The 911 call ended about 80 seconds after the shots were fired, when officers arrived on the scene.

==Joe Horn==
Joe Horn took an early retirement from AT&T and moved in with his daughter, Rhonda, and her husband in Kentucky. After his daughter was widowed in 1998 the remainder of the family moved to Houston and Horn went back to work so his daughter could take care of the children. When Rhonda remarried, she and her new husband purchased a home and asked Horn to move in. In 2003, he accepted and moved in once more. A Houston native, Horn graduated from Sam Houston High School in 1964. He went to work as a 7-Eleven store clerk immediately after high school. Two years afterwards, he started work in the communications industry, eventually working his way up to a computer program manager for AT&T before retiring in 2003. He was proficient with guns for hunting but had lost interest in hunting years before the fateful shootings.

==Aftermath==
===Death threat===
A death threat was made anonymously to the district attorney in which the following was said: "Don't worry about my name. But what you better do, you better indict Joe Horn, and you better find him guilty. Because if you don't, somebody is gonna kill him on the outside, and if he goes to prison he's gonna get killed on the inside. It's as simple as that. They waiting on him in prison, and we're waiting on him on the outside. We gonna kill that mother fucker. Bye."

===Grand jury===
On June 30, 2008 a Harris County grand jury cleared Horn by issuing a no bill after two weeks of testimony.

====Reaction====
Black activist Quanell X said he was meeting with civil attorneys to discuss the next legal move. He said he planned to lobby lawmakers to change the Castle Doctrine, which he believes is racially motivated. He went on to say, "This was a wild and out-of-control Western-thinking, gun-toting man who saw the opportunity to be judge, jury and executioner, and Harris County let him get away with it. But we're not going to let him get away with it."

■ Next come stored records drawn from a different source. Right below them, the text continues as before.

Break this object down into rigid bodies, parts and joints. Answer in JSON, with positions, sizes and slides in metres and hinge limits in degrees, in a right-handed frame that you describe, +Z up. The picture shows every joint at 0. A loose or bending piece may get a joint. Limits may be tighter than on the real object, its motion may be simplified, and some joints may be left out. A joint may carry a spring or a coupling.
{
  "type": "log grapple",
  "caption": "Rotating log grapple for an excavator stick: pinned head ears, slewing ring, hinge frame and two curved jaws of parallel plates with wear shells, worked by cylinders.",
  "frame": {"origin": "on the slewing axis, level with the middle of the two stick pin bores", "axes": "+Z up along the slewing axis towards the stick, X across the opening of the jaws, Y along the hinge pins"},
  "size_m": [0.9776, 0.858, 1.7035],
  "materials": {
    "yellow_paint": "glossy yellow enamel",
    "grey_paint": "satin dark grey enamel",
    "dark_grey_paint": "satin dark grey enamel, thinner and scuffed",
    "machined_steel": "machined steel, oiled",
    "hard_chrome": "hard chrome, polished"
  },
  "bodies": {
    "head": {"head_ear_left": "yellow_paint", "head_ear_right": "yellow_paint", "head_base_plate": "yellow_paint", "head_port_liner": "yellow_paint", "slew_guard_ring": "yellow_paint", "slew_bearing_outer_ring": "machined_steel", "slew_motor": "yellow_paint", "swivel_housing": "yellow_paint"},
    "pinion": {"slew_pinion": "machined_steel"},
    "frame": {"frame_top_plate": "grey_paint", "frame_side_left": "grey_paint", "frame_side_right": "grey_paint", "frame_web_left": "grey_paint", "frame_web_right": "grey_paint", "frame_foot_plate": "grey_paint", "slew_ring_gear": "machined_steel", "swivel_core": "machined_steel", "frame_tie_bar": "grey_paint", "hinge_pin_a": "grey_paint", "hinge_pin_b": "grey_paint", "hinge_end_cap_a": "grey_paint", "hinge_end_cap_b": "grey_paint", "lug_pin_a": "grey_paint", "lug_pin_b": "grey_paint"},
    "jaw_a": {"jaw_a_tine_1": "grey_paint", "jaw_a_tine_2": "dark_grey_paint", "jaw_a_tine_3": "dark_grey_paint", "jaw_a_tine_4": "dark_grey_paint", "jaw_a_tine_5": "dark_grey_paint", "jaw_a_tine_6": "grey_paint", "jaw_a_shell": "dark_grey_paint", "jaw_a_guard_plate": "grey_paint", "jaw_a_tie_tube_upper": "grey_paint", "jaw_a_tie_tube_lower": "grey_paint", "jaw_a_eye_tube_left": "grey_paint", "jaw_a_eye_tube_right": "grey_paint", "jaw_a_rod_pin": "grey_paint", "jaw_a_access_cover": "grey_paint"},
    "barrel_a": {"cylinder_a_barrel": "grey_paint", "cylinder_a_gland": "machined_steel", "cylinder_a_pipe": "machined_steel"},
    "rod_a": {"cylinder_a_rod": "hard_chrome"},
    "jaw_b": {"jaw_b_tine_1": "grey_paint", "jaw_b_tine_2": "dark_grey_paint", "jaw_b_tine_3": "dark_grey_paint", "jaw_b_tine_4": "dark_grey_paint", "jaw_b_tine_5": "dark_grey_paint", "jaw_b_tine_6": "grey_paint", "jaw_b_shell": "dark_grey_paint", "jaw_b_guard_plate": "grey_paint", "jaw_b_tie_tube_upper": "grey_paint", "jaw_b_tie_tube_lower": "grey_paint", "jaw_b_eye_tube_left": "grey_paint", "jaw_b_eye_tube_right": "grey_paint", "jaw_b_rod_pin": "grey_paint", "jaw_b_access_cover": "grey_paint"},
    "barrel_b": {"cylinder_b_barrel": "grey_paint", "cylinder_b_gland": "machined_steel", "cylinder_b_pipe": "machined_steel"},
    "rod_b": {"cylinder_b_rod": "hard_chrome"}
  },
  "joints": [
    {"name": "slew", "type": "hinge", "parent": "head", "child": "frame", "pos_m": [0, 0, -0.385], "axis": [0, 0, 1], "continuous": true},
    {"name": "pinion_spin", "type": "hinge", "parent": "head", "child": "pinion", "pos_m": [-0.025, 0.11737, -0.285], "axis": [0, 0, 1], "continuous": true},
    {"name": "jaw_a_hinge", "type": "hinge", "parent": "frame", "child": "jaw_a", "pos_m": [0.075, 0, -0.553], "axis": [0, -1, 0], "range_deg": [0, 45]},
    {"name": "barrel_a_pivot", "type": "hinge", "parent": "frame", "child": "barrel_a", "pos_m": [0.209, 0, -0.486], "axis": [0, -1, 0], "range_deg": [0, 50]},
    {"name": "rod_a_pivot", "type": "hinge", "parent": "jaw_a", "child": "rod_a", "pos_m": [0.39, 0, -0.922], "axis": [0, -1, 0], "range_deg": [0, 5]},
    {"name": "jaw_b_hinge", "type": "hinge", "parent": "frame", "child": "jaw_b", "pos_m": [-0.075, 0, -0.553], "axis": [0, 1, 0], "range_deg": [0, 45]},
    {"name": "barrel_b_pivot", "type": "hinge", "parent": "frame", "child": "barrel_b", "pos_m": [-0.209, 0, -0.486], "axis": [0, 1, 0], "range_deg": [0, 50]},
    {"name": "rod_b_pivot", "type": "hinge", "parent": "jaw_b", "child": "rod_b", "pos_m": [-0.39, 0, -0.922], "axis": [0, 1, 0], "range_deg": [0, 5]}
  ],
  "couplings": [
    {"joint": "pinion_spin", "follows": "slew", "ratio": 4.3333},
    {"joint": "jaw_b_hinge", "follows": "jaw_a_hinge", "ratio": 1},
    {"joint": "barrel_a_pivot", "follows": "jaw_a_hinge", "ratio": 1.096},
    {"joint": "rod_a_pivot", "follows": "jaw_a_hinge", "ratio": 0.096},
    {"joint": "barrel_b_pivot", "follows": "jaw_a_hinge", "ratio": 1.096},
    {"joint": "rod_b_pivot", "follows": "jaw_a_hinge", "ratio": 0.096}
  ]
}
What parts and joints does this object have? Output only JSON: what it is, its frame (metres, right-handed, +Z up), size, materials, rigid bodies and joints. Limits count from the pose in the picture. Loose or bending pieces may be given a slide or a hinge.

On a Sunday in early December 2007, Quanell X and dozens of members of the group New Black Panther Party planned a march through Pasadena, Texas to protest.

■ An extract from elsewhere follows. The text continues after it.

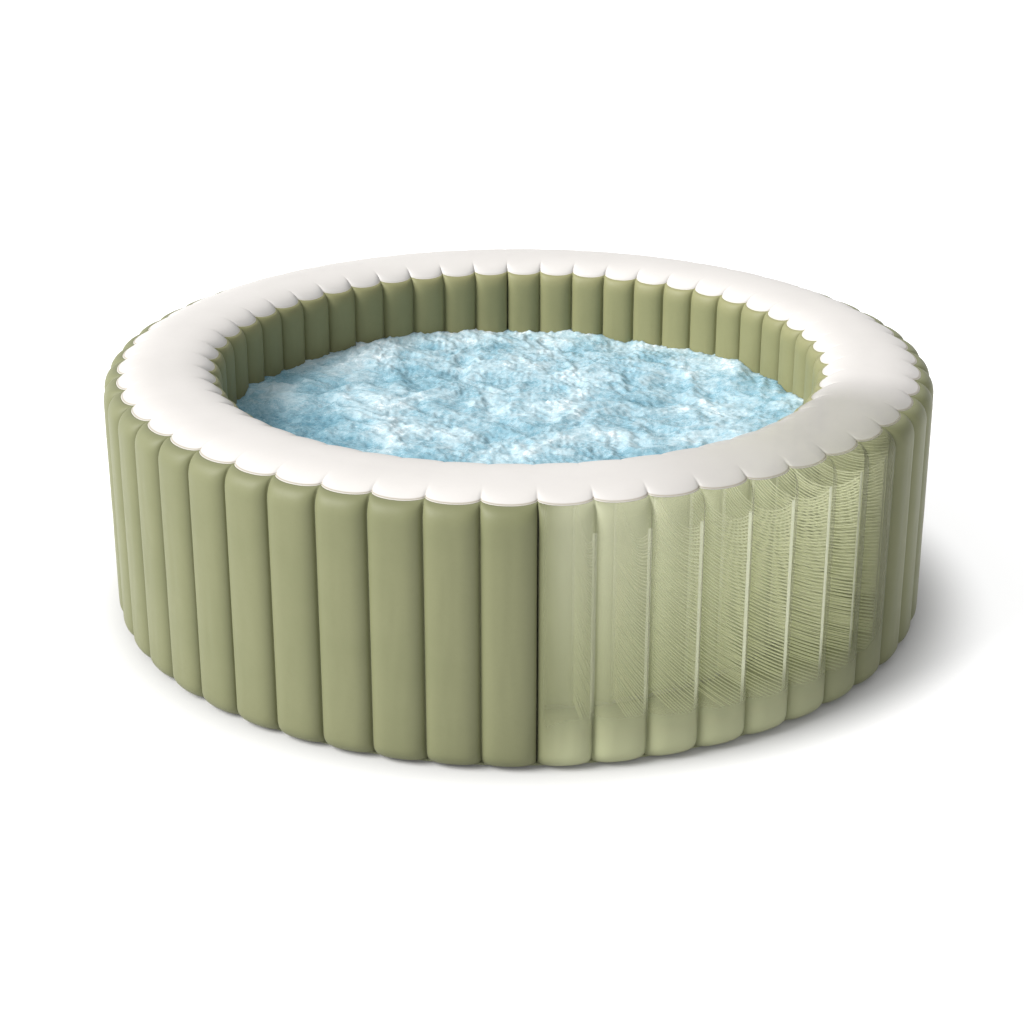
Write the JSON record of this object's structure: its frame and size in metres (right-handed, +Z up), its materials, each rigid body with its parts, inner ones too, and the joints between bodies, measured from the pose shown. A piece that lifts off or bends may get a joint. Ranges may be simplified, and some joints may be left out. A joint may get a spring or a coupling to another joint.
{
  "type": "inflatable hot tub",
  "caption": "Round inflatable hot tub with fluted inner and outer walls tied by radial thread webs, a crowned rim, padded floor, bubble ring, ports, drain and air valve.",
  "frame": {"origin": "centre of the underside", "axes": "+Z up along the tub's own axis, -Y towards the viewer, ports, drain and valve towards -X and +Y"},
  "size_m": [2.16, 2.16, 0.6698],
  "materials": {
    "wall_vinyl": "matte",
    "rim_vinyl": "satin",
    "base_vinyl": "matte",
    "strip_vinyl": "matte",
    "web_thread": "matte",
    "floor_foam": "matte",
    "floor_vinyl": "satin",
    "grey_plastic": "satin",
    "white_plastic": "satin",
    "dark_plastic": "satin",
    "seal_rubber": "matte",
    "steel": "satin"
  },
  "bodies": {
    "tub": {"outer_wall_panel_1": "wall_vinyl", "outer_wall_panel_2": "wall_vinyl", "outer_wall_panel_3": "wall_vinyl", "outer_wall_panel_4": "wall_vinyl", "inner_wall_panel_1": "wall_vinyl", "inner_wall_panel_2": "wall_vinyl", "inner_wall_panel_3": "wall_vinyl", "inner_wall_panel_4": "wall_vinyl", "web_outer_strips_1": "strip_vinyl", "web_outer_strips_2": "strip_vinyl", "web_outer_strips_3": "strip_vinyl", "web_outer_strips_4": "strip_vinyl", "web_inner_strips_1": "strip_vinyl", "web_inner_strips_2": "strip_vinyl", "web_inner_strips_3": "strip_vinyl", "web_inner_strips_4": "strip_vinyl", "web_threads_1": "web_thread", "web_threads_2": "web_thread", "web_threads_3": "web_thread", "web_threads_4": "web_thread", "top_rim": "rim_vinyl", "bottom_sheet": "base_vinyl", "floor_pad": "floor_foam", "floor_sheet": "floor_vinyl", "outlet_port_body": "grey_plastic", "outlet_port_gasket": "seal_rubber", "outlet_port_spigot": "grey_plastic", "outlet_port_screws": "steel", "inlet_port_body": "grey_plastic", "inlet_port_gasket": "seal_rubber", "inlet_port_spigot": "grey_plastic", "inlet_port_screws": "steel", "air_port_body": "grey_plastic", "air_port_gasket": "seal_rubber", "air_port_spigot": "grey_plastic", "air_port_screws": "steel", "air_elbow": "white_plastic", "bubble_ring": "white_plastic", "drain_body": "grey_plastic", "valve_body": "grey_plastic", "valve_spring": "steel", "valve_cover_pin": "steel"},
    "drain_washer": {"drain_cap_seal": "seal_rubber"},
    "drain_cap": {"drain_cap": "dark_plastic"},
    "drain_plug": {"drain_plug": "seal_rubber"},
    "outlet_strainer": {"outlet_strainer_cover": "white_plastic"},
    "inlet_strainer": {"inlet_strainer_cover": "white_plastic"},
    "valve_stem": {"valve_stem": "white_plastic"},
    "valve_cover": {"valve_cover": "dark_plastic"}
  },
  "joints": [
    {"name": "drain_cap_travel", "type": "slide", "parent": "tub", "child": "drain_washer", "axis": [-0.935, 0.3546, 0], "range_m": [0, 0.017]},
    {"name": "drain_cap_turn", "type": "hinge", "parent": "drain_washer", "child": "drain_cap", "pos_m": [-1.03413, 0.39219, 0.092], "axis": [-0.935, 0.3546, 0], "range_deg": [0, 1530]},
    {"name": "drain_plug_pull", "type": "slide", "parent": "tub", "child": "drain_plug", "axis": [0.935, -0.3546, 0], "range_m": [0, 0.03]},
    {"name": "outlet_strainer_pull", "type": "slide", "parent": "tub", "child": "outlet_strainer", "axis": [0.4647, -0.8855, 0], "range_m": [0, 0.03]},
    {"name": "inlet_strainer_pull", "type": "slide", "parent": "tub", "child": "inlet_strainer", "axis": [0.823, -0.5681, 0], "range_m": [0, 0.03]},
    {"name": "valve_push", "type": "slide", "parent": "tub", "child": "valve_stem", "axis": [0.2393, -0.9709, 0], "range_m": [0, 0.005], "stiffness_N_per_m": 400, "springref_m": -0.005, "deforming": ["valve_spring"]},
    {"name": "valve_cover_hinge", "type": "hinge", "parent": "tub", "child": "valve_cover", "pos_m": [-0.2599, 1.05444, 0.54], "axis": [0.9709, 0.2393, 0], "range_deg": [0, 160]}
  ],
  "couplings": [
    {"joint": "drain_cap_travel", "follows": "drain_cap_turn", "m_per_rad": 0.00063662}
  ]
}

Joseph Gutheinz, a Houston attorney and member of the National Republican Lawyers Association, said: "I wonder if Joe Horn were black if he would be free tonight or in the Harris County Jail." Speaking on the Harris County Grand Jury system, Gutheinz said: "It's a sea of white faces that doesn't look anything like the county."

===National reactions===
The Glenn Beck Program had conditionally taken up Horn's defense, but allowed that "property is worth killing over."